Villablanca et al. reported that CTA scanning can provide complete aneurysm quantitation and characterization of both large and small aneurysms giving the incorrect impression that the use of DSA assessments should be reduced in the future.[32] However, DSA scanning should be the initial method of evaluation for aneurysms since several anatomical vascular variations, small perforators, collateral circulation and flow dynamics are not well enough represented in CTA studies.
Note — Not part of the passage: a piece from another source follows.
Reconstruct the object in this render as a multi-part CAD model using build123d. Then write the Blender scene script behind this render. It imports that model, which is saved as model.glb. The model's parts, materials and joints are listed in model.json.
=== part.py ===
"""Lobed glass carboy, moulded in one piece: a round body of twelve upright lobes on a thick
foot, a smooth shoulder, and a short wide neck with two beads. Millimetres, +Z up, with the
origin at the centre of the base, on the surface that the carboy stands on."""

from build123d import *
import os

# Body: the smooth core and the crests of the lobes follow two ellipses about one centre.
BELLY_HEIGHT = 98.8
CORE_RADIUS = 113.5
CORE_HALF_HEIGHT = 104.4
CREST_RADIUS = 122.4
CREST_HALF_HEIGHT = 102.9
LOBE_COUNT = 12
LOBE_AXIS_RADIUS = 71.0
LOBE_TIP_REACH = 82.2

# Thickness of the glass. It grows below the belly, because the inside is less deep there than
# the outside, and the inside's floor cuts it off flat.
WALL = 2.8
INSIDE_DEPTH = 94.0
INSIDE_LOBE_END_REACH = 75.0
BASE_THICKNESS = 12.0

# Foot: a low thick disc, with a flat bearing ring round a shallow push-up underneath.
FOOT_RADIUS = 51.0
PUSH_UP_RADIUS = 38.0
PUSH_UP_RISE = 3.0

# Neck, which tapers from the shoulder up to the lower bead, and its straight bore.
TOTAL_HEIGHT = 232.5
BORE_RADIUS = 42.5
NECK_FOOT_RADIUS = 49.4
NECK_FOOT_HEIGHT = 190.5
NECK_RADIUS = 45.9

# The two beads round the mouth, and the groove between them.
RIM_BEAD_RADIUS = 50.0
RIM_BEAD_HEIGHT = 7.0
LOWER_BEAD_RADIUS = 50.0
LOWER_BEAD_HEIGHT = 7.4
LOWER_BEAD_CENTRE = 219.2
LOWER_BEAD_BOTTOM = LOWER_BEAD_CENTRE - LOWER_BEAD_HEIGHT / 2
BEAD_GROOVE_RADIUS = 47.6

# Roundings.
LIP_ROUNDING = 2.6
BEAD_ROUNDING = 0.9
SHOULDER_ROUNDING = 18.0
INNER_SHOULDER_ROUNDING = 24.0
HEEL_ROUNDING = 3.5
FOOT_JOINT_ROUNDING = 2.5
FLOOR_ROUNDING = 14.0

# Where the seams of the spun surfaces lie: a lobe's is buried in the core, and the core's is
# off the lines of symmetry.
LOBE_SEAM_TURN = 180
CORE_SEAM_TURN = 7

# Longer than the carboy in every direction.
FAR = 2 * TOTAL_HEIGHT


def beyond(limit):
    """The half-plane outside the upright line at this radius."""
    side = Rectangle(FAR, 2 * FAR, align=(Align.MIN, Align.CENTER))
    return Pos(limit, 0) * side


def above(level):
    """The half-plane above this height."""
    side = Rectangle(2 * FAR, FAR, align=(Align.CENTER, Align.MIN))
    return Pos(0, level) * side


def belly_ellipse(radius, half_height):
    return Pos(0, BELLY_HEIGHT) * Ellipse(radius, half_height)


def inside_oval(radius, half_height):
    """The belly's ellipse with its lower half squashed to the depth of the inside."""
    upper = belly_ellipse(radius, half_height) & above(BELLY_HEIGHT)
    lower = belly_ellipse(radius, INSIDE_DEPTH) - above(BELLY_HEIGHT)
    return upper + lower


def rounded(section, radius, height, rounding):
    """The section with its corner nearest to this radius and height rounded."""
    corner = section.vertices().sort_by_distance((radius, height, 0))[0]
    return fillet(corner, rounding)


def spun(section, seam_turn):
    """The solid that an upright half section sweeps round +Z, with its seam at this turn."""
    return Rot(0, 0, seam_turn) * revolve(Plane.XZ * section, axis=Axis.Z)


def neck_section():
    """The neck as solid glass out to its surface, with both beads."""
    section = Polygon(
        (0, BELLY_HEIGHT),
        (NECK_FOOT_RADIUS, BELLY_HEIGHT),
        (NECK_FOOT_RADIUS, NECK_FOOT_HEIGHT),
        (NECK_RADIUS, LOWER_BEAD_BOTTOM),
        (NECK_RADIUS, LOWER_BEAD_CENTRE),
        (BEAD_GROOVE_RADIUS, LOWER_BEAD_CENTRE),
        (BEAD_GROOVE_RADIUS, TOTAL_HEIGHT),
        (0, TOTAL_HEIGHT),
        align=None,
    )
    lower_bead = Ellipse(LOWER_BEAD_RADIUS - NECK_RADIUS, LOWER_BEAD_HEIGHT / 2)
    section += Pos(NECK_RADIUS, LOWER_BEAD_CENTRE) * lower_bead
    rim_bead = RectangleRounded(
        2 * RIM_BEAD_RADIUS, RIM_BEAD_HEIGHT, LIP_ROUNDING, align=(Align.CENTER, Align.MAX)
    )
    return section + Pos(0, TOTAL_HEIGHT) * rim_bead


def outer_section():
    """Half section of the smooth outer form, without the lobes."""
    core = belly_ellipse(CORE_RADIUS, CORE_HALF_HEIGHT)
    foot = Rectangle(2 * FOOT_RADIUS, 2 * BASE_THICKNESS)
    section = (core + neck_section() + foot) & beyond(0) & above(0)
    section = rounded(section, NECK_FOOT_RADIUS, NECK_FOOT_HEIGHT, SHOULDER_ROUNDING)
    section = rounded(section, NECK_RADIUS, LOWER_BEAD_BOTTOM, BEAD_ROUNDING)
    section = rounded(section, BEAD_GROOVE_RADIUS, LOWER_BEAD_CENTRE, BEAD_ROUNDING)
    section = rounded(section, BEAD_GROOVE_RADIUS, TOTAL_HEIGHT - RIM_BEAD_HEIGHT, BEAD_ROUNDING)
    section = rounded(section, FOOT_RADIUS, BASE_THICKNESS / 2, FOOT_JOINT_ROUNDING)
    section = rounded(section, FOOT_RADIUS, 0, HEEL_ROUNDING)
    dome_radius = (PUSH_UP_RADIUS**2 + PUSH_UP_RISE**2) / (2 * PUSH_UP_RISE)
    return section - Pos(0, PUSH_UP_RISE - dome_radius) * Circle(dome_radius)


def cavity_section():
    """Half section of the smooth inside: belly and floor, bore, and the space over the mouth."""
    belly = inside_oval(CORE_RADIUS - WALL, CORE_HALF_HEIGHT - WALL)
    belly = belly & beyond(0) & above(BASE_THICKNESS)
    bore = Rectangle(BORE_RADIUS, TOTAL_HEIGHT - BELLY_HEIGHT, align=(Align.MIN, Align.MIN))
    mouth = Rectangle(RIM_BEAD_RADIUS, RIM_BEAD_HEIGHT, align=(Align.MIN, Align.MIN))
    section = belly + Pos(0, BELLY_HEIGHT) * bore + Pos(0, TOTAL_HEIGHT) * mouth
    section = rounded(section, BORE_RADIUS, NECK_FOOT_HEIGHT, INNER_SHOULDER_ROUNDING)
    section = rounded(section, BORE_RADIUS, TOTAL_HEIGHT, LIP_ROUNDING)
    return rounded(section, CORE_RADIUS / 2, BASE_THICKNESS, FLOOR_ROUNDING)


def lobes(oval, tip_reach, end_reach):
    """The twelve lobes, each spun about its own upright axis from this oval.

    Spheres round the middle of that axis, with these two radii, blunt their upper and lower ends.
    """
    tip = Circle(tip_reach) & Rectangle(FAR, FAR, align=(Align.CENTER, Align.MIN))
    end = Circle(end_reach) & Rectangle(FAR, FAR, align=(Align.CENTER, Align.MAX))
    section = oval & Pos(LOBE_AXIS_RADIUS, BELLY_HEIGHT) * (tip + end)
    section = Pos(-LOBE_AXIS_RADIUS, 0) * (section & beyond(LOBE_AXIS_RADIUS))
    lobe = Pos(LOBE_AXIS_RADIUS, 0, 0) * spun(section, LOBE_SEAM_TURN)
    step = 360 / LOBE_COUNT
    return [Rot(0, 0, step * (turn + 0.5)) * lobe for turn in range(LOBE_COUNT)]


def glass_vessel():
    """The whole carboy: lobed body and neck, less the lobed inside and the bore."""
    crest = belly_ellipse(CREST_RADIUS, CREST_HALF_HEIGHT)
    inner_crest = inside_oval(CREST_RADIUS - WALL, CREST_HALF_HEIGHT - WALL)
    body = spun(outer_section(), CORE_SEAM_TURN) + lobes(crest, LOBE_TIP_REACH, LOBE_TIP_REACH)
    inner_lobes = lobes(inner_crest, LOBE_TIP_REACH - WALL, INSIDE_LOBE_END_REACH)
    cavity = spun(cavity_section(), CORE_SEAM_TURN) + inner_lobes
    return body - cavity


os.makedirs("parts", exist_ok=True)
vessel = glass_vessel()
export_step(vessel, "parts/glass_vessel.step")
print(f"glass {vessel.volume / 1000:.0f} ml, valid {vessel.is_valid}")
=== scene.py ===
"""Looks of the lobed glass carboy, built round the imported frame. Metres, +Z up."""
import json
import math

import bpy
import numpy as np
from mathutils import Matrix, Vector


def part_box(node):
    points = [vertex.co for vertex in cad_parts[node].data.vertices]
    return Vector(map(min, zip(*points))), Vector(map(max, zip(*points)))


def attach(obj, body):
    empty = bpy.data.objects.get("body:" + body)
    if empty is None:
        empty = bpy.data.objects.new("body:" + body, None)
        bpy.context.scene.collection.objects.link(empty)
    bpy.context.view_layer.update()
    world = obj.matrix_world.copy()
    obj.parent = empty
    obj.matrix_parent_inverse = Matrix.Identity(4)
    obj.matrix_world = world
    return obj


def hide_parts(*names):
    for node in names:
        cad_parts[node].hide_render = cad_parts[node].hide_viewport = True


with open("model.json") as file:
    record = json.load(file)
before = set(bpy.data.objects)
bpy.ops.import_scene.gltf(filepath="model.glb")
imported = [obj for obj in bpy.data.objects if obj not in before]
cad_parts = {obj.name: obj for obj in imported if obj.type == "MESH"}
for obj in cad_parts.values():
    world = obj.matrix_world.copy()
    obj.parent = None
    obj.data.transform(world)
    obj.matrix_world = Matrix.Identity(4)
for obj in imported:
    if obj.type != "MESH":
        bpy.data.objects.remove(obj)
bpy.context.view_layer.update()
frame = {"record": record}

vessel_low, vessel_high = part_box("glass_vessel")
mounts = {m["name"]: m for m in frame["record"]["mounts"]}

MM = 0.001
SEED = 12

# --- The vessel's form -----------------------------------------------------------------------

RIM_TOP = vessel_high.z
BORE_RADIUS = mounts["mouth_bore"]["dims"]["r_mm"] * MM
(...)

In contrast, peripherally located aneurysms of the posterior circulation, which often exhibit reduced filling flow, and basilar artery aneurysms, which can be masked by cross-flow phenomena, are often overlooked on the first angiograms.

Lourenco et al. reported that 16-detector CTA did not improve detection of non-traumatic subarachnoid hemorrhage when compared with studies using single-detector CT.[33] However, in another recent study, the sensitivities of 16-slice CT angiography for aneurysms smaller than 5 mm, between 5 and 10 mm, and larger than 10 mm were 94.8, 100, and 100%, respectively, on a per-aneurysm basis.[34] Multi-detector row CT (MDCT) scanners provided today increased spatial resolution and decreased scanning time, which increased the sensitivity of the technique in depicting small aneurysms.[7] A recent review of the literature that compared 16-slice or 64-slice MDCT with catheter-based coronary angiography for the detection of coronary artery disease in non-revascularized, post-stent and post-coronary artery bypass graft patients showed several improvements in spatial and temporal resolution with 64-slice technology.[35] This improved accuracy and safety of MDCT may reduce future needs for different catheter-based angiography procedures.
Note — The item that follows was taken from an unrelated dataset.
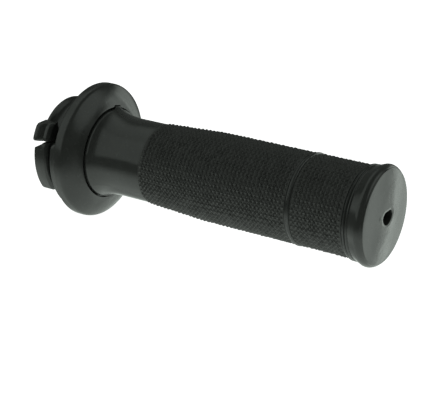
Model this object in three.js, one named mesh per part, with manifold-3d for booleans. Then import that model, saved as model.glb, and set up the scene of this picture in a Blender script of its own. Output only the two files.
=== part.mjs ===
// Throttle grip for a scooter or moped: a moulded throttle tube, with its cable drum and flange, and
// the moulded rubber sleeve that is bonded on it. The two pieces turn together on the handlebar.
// Millimetres. +X runs along the handlebar, from the throttle housing to the closed outer end; +Z is up.
// The origin is on the bore's axis, in the plane of the drum's inboard end.

import * as THREE from "three";
import { mergeVertices } from "three/addons/utils/BufferGeometryUtils.js";
import Module from "manifold-3d";

const wasm = await Module();
wasm.setup();

// Driving dimensions
const BAR_DIAMETER = 22;       // the handlebar that the tube turns on
const RUNNING_CLEARANCE = 0.3; // between handlebar and bore, on the radius
const TUBE_WALL = 1.7;
const BOND_GAP = 0.3;          // the bond line between tube and sleeve
const DRUM_LENGTH = 12;
const DRUM_RADIUS = 17;
const FLANGE_RADIUS = 25.2;
const FLANGE_THICKNESS = 2.9;  // of the rim, up to where its crown begins
const CROWN = { radius: 2.2, tilt: 50 };  // the rim's rounded edge, and its tilt where the face begins
const FACE = { radius: 15.7, tilt: 79 };  // the domed face, and its tilt at its inner edge
const NECK_RADIUS = 14.65;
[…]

On the other hand, experiences with this technique have shown how observer findings can differ.[17] Particularly in the evaluation of patients with intracranial aneurysms who had undergone clip occlusion, the positive predictive value from multislice CTA on a per-patient basis is 86%, for aneurysms at the clip site 83%, and for aneurysms at different locations 91%.[36] On the other hand, cobalt clips produce much more artifact on CT scans than titanium clips making image evaluation difficult.

Finally, the combination of three-dimensional CTA and two-dimensional CT images may today help to improve the surgical outcome by indicating aneurysmal rupture points, leading to the prevention of rupture as reported by Wada et al.[37]

More recently, the employment of four-dimensional CT angiography also gives additional valuable information determining aneurysmal wall dynamics, such as the motions of the aneurysm-wall blebs.[38] Four-dimensional CT angiography is a novel technology that includes the dimension of time, which is repeated within a cardiac cycle. Four-dimensional CT angiography entails multislice computed tomography with a retrospective electrocardiography-gated reconstruction algorithm. The system uses high-resolution three-dimensional imaging with temporal resolution in a beating heart to deliver clinically useful images of cerebral arteries. Visualization of a pulsating aneurysm in a gated acquisition will allow physicians to obtain novel and highly useful information regarding individual aneurysm features, such as dome pulsations, blebs and perhaps to predict their future hemodynamic behavior and chances of rupture.